Newswise — Using a new variant to repair DNA will improve both safety and effectiveness of the much-touted CRISPR-Cas9 tool in genetic research, Michigan Medicine researchers say.
Those two key problems – safety and efficacy – are what continue to hold CRISPR-Cas9 gene targeting back from its full clinical potential, explains co-senior author Y. Eugene Chen, M.D., Ph.D., a professor of internal medicine, cardiac surgery, physiology, pharmacology and medicinal chemistry, from the Michigan Medicine Frankel Cardiovascular Center.

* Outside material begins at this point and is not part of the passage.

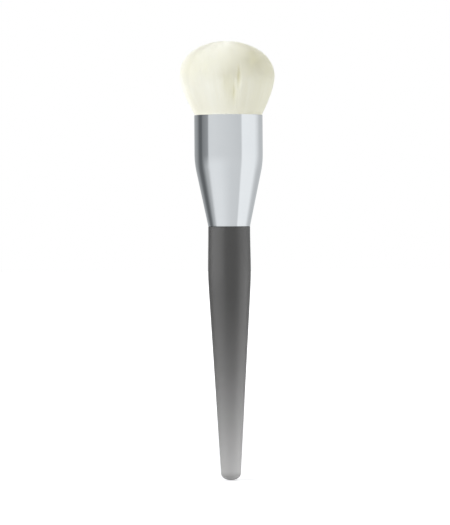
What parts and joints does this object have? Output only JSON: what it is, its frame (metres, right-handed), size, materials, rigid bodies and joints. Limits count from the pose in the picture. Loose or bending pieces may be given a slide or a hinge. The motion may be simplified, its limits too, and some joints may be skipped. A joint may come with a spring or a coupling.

The new CRISPR-Cas9 variant improves efficiency when inserting a gene or DNA fragment to a precise location in the genome, known as knocking in. It also reduces the rate of unintended insertions or deletions, known as indels, of base pairs that often happen while gene editing.
“We name it meticulous integration Cas9, or miCas9, to reflect its extraordinary capacity to enable maximum integration, yet with minimal indels, as well as to recognize its development at the University of Michigan,” write senior authors Chen, Jifeng Zhang and Jie Xu for Nature’s “Behind the Paper” series. “It provides a ‘one small stone for three birds’ tool in gene editing.”
The team previously reported Cas9 genome editing in 2014, and reported beneficial effects of a RAD51 agonist, RS-1, in gene editing in 2016.
Disclosure: Authors Xu, Chen and Xiaofeng Xia are equity holders of ATGC Inc., a licensee of the miCas9 technology from the University of Michigan.